═════ Supplied data
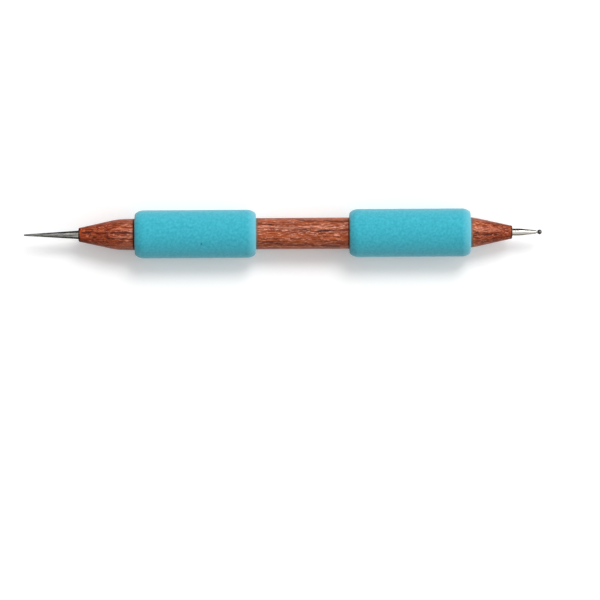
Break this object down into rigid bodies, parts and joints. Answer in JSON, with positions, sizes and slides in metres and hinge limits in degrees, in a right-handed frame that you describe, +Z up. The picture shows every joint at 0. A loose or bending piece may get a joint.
{
  "type": "pottery needle tool",
  "caption": "Double-ended pottery hand tool: tapered wooden handle with a steel needle at one end, a ball stylus at the other, and foam grip sleeves that slide along it.",
  "frame": {"origin": "on the surface that the tool lies on, under the middle of its whole length and under its axis", "axes": "+X along the tool's axis from the needle towards the ball, +Z up from the surface, +Y to the far side"},
  "size_m": [0.165, 0.0154, 0.0154],
  "materials": {
    "rosewood": "satin",
    "foam": "matte",
    "needle_steel": "satin",
    "stylus_steel": "polished",
    "glue": "gloss"
  },
  "bodies": {
    "tool": {"handle": "rosewood", "needle": "needle_steel", "needle_glue": "glue", "stylus_shaft": "stylus_steel", "stylus_ball": "stylus_steel", "stylus_glue": "glue"},
    "needle_sleeve": {"needle_side_grip": "foam"},
    "ball_sleeve": {"ball_side_grip": "foam"}
  },
  "joints": [
    {"name": "needle_sleeve_slide", "type": "slide", "parent": "tool", "child": "needle_sleeve", "axis": [1, 0, 0], "range_m": [-0.01785, 0.0147]},
    {"name": "ball_sleeve_slide", "type": "slide", "parent": "tool", "child": "ball_sleeve", "axis": [1, 0, 0], "range_m": [-0.0147, 0.0132]}
  ]
}
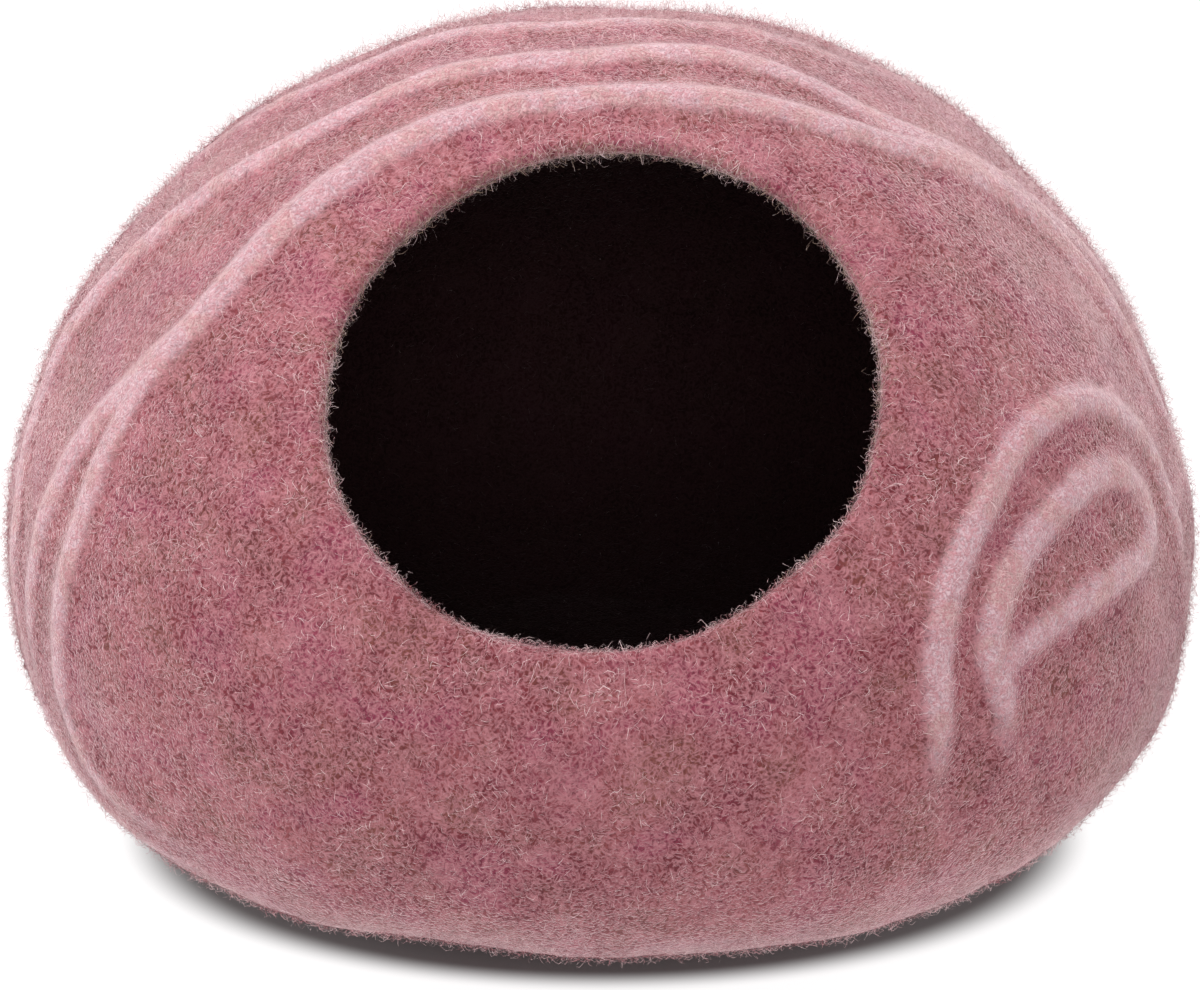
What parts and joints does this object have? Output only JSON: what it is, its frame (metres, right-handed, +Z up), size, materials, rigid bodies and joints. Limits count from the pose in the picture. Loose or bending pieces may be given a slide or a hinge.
{
  "type": "felt cat cave",
  "caption": "Seamless egg-shaped cave of thick rose wool felt on a flattened base, with a round mouth in its upper front and soft raised ribs.",
  "frame": {"origin": "on the floor, under the middle of the outline seen from above", "axes": "+Z up from the floor, the mouth towards -Y and upwards, +X to the right of someone who faces the mouth"},
  "size_m": [0.4572, 0.4198, 0.3098],
  "materials": {
    "wool_felt": "matte felted wool, dusty rose with mottled pink and brown fibres"
  },
  "bodies": {
    "root": {"felt_shell": "wool_felt"}
  },
  "joints": []
}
══════════
● Description of the task
Copy all lines from the material that hold "with".

● Task answer
Break this object down into rigid bodies, parts and joints. Answer in JSON, with positions, sizes and slides in metres and hinge limits in degrees, in a right-handed frame that you describe, +Z up. The picture shows every joint at 0. A loose or bending piece may get a joint.
  "caption": "Double-ended pottery hand tool: tapered wooden handle with a steel needle at one end, a ball stylus at the other, and foam grip sleeves that slide along it.",
  "caption": "Seamless egg-shaped cave of thick rose wool felt on a flattened base, with a round mouth in its upper front and soft raised ribs.",
    "wool_felt": "matte felted wool, dusty rose with mottled pink and brown fibres"